We like to believe that evil people, and I think Hitler was evil, know that they are evil. But they don’t. Hitler thought he was on the side of Good. He sincerely believed that the world was facing an apocalyptic battle between Good (Aryans) and Evil (Jews and their stooges and tools). And, because he was on the side of Good, anything he did was good. That’s Machiavellianism—the means (even if they’re actions or policies we would normally condemn as immoral) are transmuted to morally good if our ends are good. But we all think our ends are good. Hitler’s weren’t, but he thought they were.

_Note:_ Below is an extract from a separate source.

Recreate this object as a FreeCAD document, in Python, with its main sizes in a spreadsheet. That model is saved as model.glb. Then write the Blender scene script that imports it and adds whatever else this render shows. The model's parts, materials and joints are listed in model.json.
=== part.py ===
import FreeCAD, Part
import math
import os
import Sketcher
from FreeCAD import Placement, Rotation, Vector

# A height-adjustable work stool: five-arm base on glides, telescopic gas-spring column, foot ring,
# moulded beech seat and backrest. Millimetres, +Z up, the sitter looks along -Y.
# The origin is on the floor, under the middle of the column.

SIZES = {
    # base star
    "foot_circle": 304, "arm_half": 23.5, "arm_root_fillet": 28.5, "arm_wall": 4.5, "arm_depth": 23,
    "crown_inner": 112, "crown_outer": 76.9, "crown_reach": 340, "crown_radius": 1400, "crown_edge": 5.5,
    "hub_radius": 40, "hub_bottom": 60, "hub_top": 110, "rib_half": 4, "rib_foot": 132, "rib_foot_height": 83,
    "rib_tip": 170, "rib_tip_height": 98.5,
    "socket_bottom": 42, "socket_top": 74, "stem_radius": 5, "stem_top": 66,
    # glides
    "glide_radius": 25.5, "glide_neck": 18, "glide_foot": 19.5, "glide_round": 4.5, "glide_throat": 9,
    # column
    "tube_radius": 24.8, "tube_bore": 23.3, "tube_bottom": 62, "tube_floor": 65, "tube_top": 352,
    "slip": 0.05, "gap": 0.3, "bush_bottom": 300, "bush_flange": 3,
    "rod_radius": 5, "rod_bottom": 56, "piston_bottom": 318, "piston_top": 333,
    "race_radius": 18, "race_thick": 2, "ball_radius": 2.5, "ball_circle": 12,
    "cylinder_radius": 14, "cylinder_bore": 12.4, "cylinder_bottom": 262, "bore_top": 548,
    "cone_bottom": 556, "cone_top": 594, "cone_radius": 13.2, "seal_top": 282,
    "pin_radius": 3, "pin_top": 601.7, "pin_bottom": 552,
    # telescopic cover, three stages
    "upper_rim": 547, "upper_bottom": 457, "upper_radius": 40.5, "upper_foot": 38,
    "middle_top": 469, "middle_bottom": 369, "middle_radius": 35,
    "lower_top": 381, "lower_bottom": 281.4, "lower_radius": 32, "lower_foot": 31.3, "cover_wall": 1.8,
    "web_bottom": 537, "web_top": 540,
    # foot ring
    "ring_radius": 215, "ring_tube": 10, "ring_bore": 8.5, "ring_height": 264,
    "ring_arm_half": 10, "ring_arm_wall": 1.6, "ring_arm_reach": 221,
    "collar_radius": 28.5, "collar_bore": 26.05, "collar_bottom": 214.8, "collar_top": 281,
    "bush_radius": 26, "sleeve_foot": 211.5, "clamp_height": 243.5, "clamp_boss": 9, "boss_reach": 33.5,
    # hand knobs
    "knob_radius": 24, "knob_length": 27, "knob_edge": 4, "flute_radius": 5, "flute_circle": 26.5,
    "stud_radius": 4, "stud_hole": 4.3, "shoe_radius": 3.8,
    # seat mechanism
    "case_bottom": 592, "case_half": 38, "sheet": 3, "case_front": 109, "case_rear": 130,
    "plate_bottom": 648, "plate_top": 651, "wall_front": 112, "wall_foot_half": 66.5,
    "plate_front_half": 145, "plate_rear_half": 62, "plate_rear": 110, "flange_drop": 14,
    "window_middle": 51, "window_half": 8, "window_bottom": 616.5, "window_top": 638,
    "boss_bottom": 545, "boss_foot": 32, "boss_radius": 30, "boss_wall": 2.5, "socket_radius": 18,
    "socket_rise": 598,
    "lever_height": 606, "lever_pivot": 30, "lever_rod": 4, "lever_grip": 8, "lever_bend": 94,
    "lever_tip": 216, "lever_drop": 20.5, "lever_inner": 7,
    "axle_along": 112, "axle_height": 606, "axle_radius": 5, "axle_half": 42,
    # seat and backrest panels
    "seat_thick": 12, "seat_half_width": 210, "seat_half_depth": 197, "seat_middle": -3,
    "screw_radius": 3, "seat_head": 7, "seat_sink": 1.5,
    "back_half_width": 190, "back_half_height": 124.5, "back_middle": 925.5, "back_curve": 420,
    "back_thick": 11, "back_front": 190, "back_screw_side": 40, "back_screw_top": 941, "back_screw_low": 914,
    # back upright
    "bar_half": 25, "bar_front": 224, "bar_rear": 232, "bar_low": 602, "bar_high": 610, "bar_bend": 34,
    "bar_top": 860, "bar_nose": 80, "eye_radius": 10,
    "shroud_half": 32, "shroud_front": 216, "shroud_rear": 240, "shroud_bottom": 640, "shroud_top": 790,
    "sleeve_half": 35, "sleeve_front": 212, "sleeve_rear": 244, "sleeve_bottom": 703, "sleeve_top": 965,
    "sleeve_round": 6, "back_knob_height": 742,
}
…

There is a long battle in western European philosophy grounded in what some (including me) would argue is a misreading of Plato: philosophy is the study of what is, and rhetoric is the study of what people can be persuaded is. Since Plato employed Aristotle to teach rhetoric in his Academy, I don’t think Plato was as dismissive of rhetoric as some philosophers would like to think. But, in any case, there is some justice to the characterization of rhetoric as the study of what and how people can come to believe that a particular way of seeing the world, a restricted range of our policy options, this representation of that group, what it means to be loyal—that is, how people come to believe. After all, we don’t go to war because of what the world is, but because of what we believe the world to be.

And we’re often wrong.

While we aren’t Hitler, we’re all people who engage in self-justification, self-servedness, short-term grasping, and in-group favoritism, and those tendencies don’t help us make good decisions. Those impulses constrain our abilities to listen to others, treat others fairly, imagine other experiences, reflect effectively on our own commitments, reason usefully about our policy options, consider unpleasant data, hold ourselves to the same standards we hold others. This book is about how and why we do that, especially when it comes to the question of war.